■ **Task goal**: Return only the lines from the top of the material through the line marked by "import math", unaltered.

--- Collected material ---

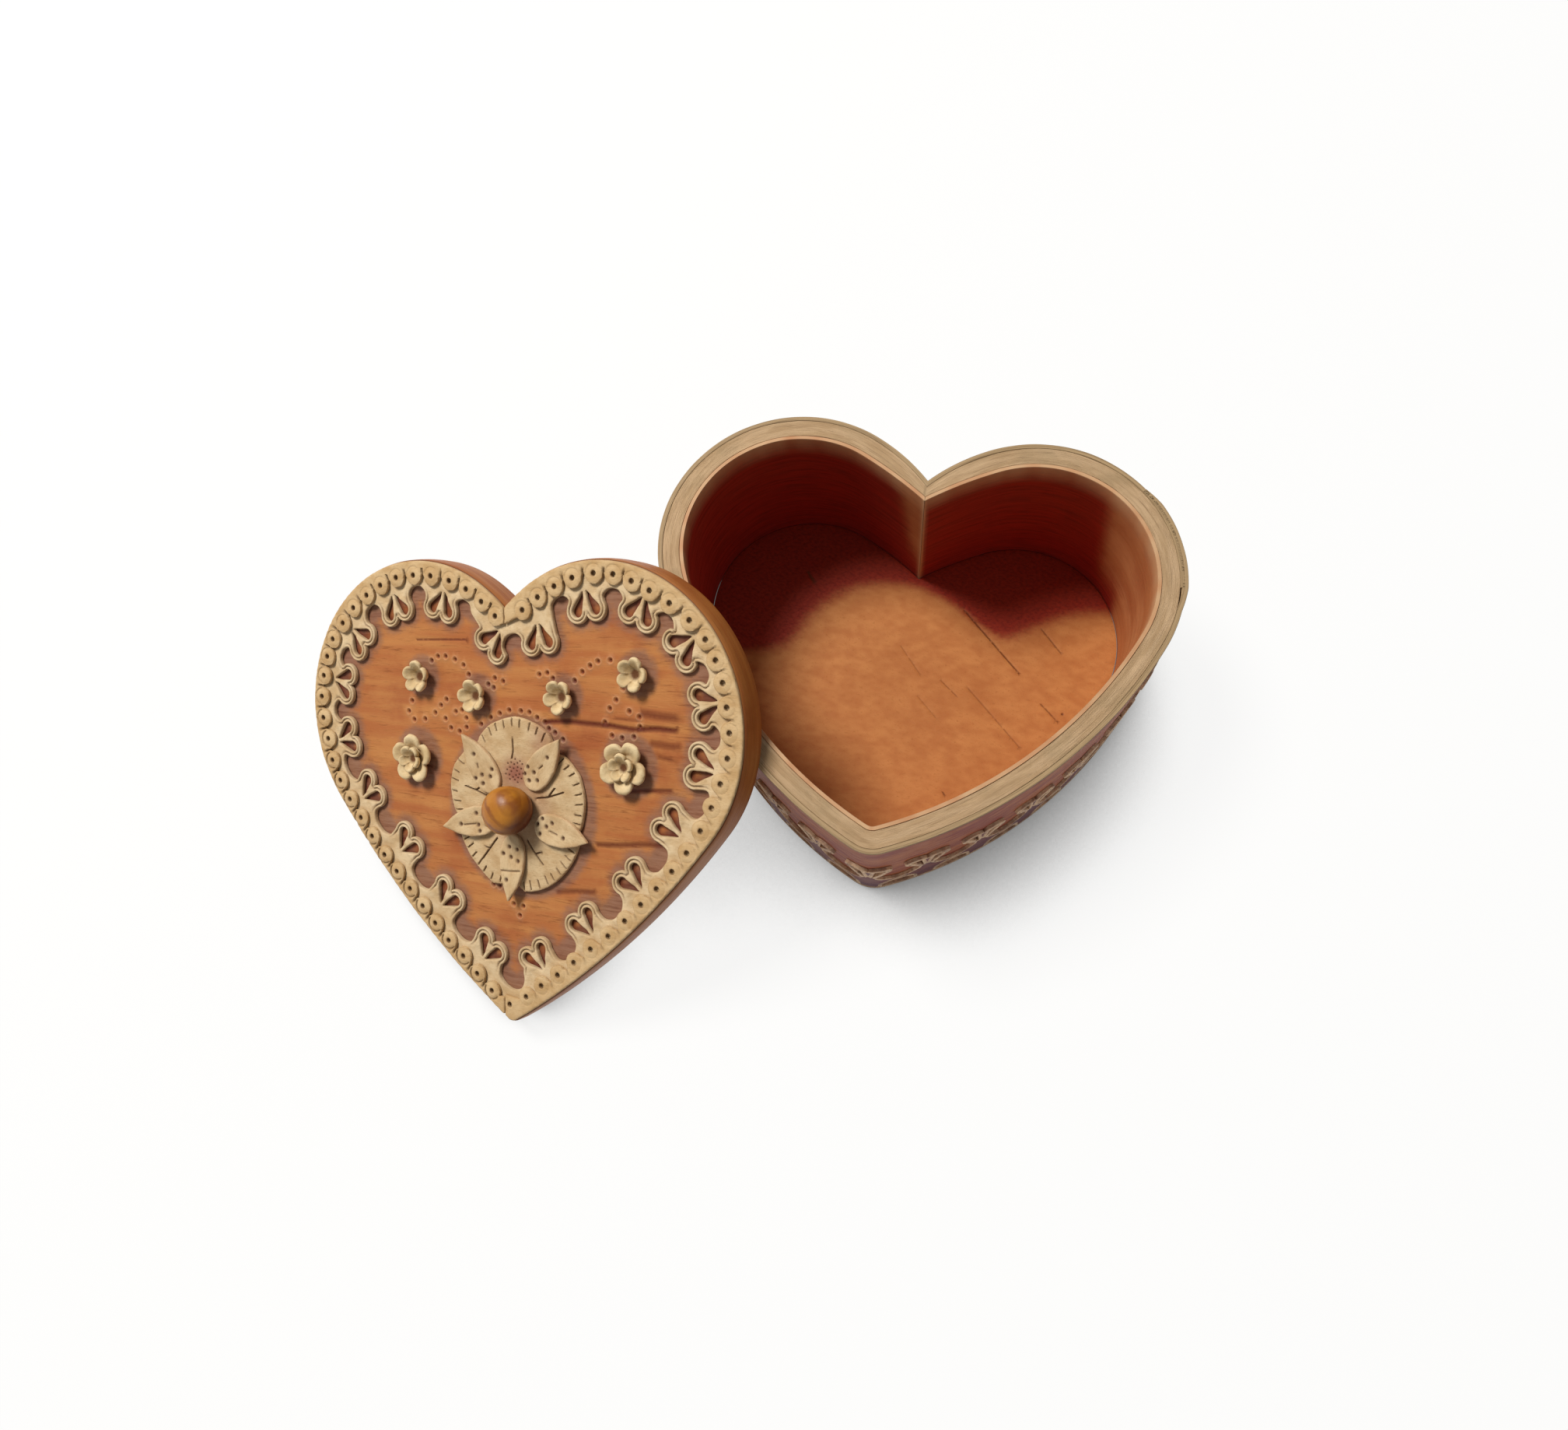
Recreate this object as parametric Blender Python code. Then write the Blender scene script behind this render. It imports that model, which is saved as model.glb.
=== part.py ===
# A heart-shaped birch bark box with its cap lid off, leaning on the box's left rim.
# Metres, +Z up. The heart lies along Y with its tip at -Y, and the base is centred on the lobes' line.

import math

import bmesh
import bpy
from mathutils import Matrix, Vector
from mathutils.geometry import delaunay_2d_cdt, intersect_line_line_2d

# Fits
SEAT_GAP = 0.0003          # clearance between glued or resting pieces
PEG_CLEARANCE = 0.0003     # clearance round the knob's peg

# Box outline: per half a notch arc, a lobe arc, a flank arc and a tip arc, all tangent
BOX_HEIGHT = 0.053
LOBE_CENTRE = 0.0297       # from the middle line to the middle of a lobe
LOBE_RADIUS = 0.0353
NOTCH_RADIUS = 0.050
NOTCH_WALL = 0.0058        # the wall's thickness along the middle line, at the notch
NOTCH_ANGLE = math.radians(116)
FLANK_RADIUS = 0.115
FLANK_ANGLE = math.radians(-23)
TIP_RADIUS = 0.009

# Box wall from outside in, and floor from below up
WRAP_THICKNESS = 0.0011
CORE_THICKNESS = 0.0040
LINER_THICKNESS = 0.0009
STRIP_SEAM = 0.0004        # opening left where a strip's two ends meet
LAP_START = 0.0596         # where the wrap's outer end stops, measured round the heart from the notch
LAP_LENGTH = 0.0340        # how far that end lies over the wrap's other end
LAP_RAMP = 0.0060          # the run in which it climbs over
BOARD_THICKNESS = 0.0030
FLOOR_SHEET_THICKNESS = 0.0007

# Cap lid
LID_PLAY = 0.0035          # play between the box's lobes and the lid's band
LID_WALL = 0.0022
LID_LOBE_SHIFT = 0.0004
LID_NOTCH_RADIUS = 0.054
LID_NOTCH_ANGLE = math.radians(122)
LID_FLANK_RADIUS = 0.245
LID_FLANK_ANGLE = math.radians(-38)
LID_TIP_RADIUS = 0.0025
LID_HEIGHT = 0.0085
LID_BOARD_THICKNESS = 0.0015
TOP_SHEET_THICKNESS = 0.0006
LACE_THICKNESS = 0.0009
BORDER_THICKNESS = 0.0008

# How the lid lies: its middle, in shares of both half widths and of the box's reach to its tip,
# the way it climbs and its turn in its own plane
LID_ASIDE_SHARE = 0.7203
LID_FORWARD_SHARE = 0.7209
LID_CLIMB = math.radians(51.19)
LID_TURN = math.radians(3.49)
FLOOR_CLEARANCE = 0.0001
LOWEST_SLOPE = math.radians(5)
STEEPEST_SLOPE = math.radians(70)
LEAN_STEPS = 30

# Carved lace motif on the lid: two pierced lobes on a neck, with an arch to the next motif
LID_MOTIFS = 10            # in each half
FIRST_MOTIF_SHARE = 0.017
LAST_MOTIF_SHARE = 0.9155
MOTIF_NECK_HALF = 0.0026
MOTIF_NECK_DEPTH = 0.0078
MOTIF_LOBE_RADIUS = 0.0031
MOTIF_LOBE_SPREAD = 0.0029
MOTIF_LOBE_DEPTH = 0.0120
ARCH_DEPTH = 0.0064
ARCH_HALF = 0.0018
ARCH_LIFT = 0.0005
NOTCH_ARCH_DEPTH = 0.0055
TIP_ARCH_DEPTH = 0.0105
HOLE_RADIUS = 0.00145
HOLE_POINT_DEPTH = 0.0082
HOLE_POINT_SPREAD = 0.0007
MOTIF_ANGLES = [math.radians(angle) for angle in (215, 170, 125, 80, 35)]
HOLE_ANGLES = [math.radians(angle) for angle in (-45, 25, 95, 165)]

# Scalloped border strips
SCALLOPS = 31              # in each half
FIRST_SCALLOP_SHARE = 0.016
LAST_SCALLOP_SHARE = 0.969
SCALLOP_RADIUS = 0.0025
SCALLOP_DEPTH = 0.0035
SCALLOP_VALLEY_DEPTH = 0.0030
SCALLOP_HOLE_RADIUS = 0.0007
SCALLOP_ANGLES = [math.radians(angle) for angle in (165, 115, 65, 15)]
SCALLOP_HOLE_SIDES = 6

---

■ **Final result**:
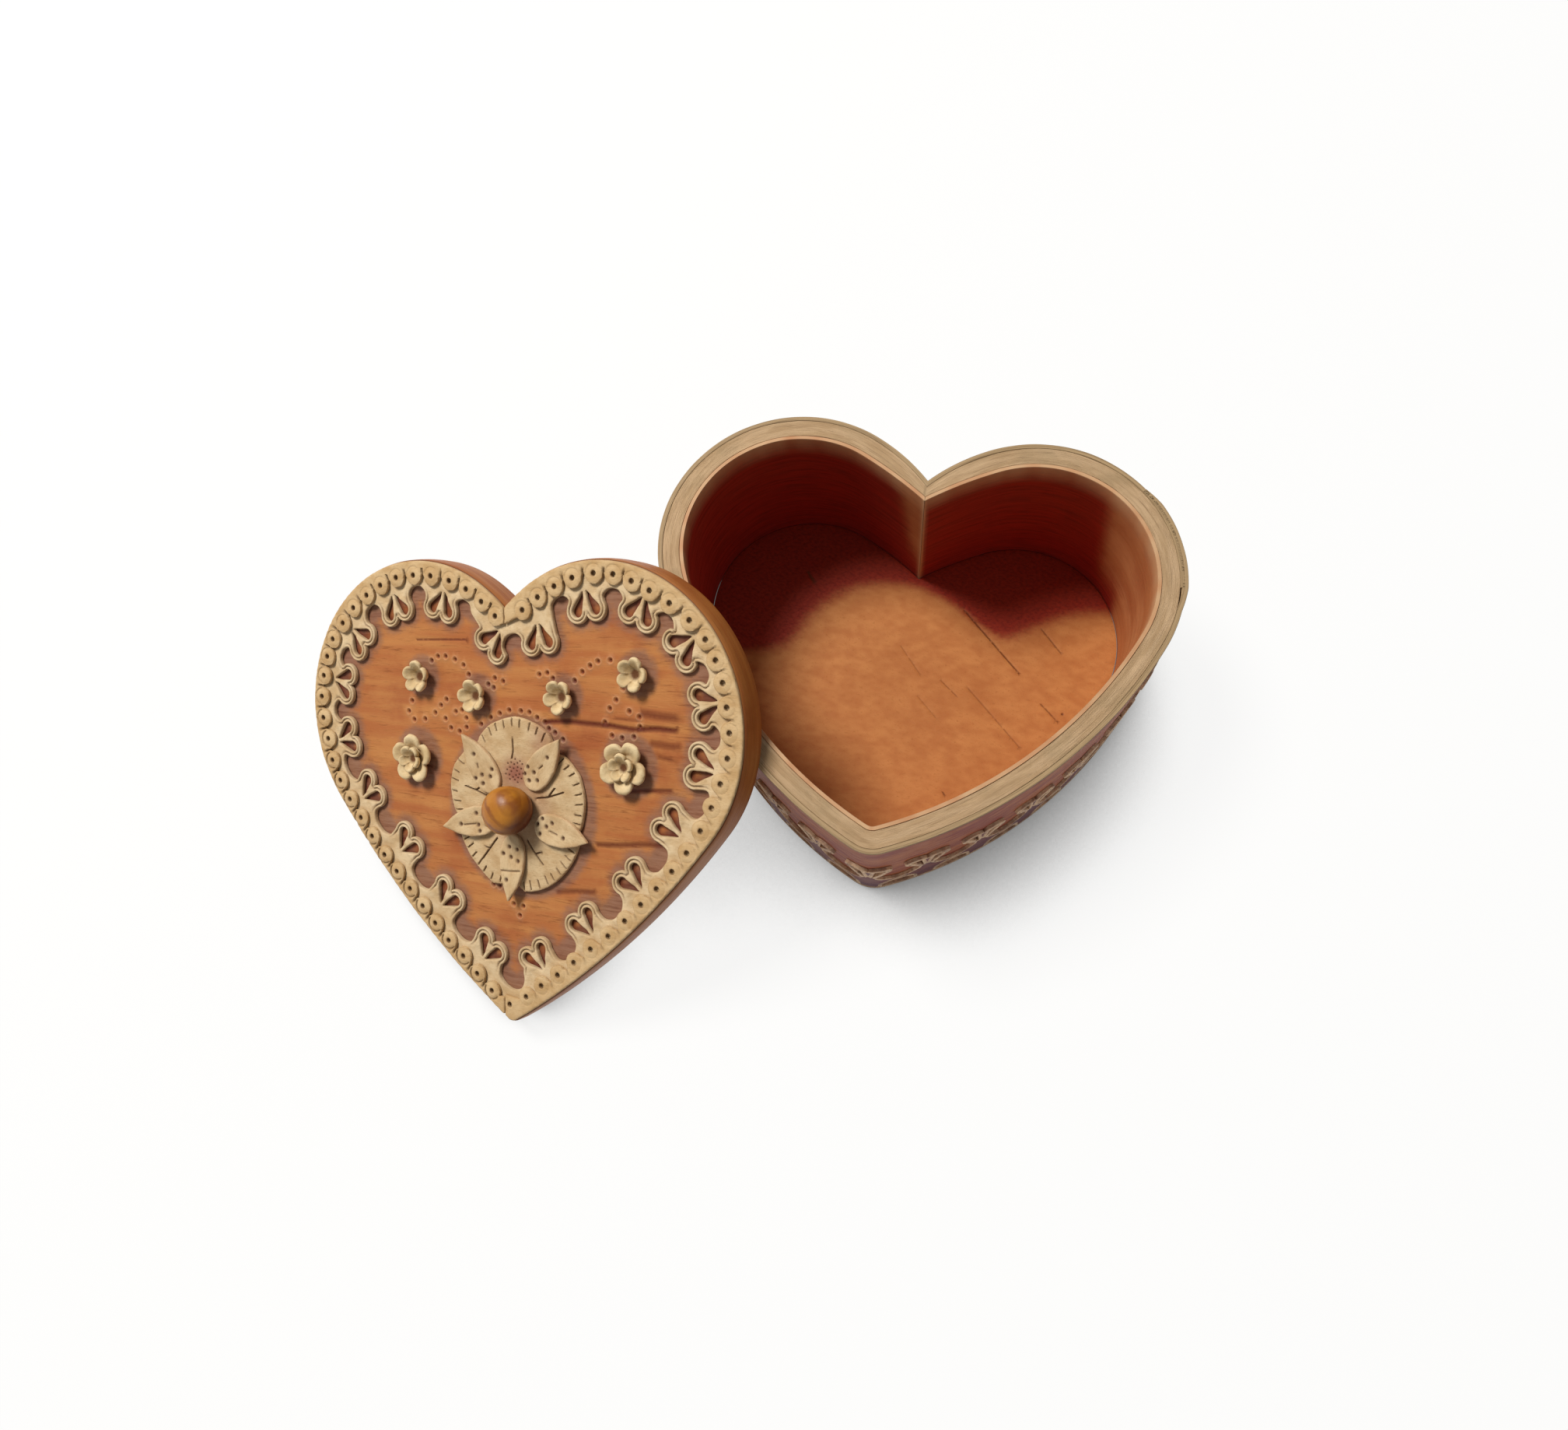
Recreate this object as parametric Blender Python code. Then write the Blender scene script behind this render. It imports that model, which is saved as model.glb.
=== part.py ===
# A heart-shaped birch bark box with its cap lid off, leaning on the box's left rim.
# Metres, +Z up. The heart lies along Y with its tip at -Y, and the base is centred on the lobes' line.

import math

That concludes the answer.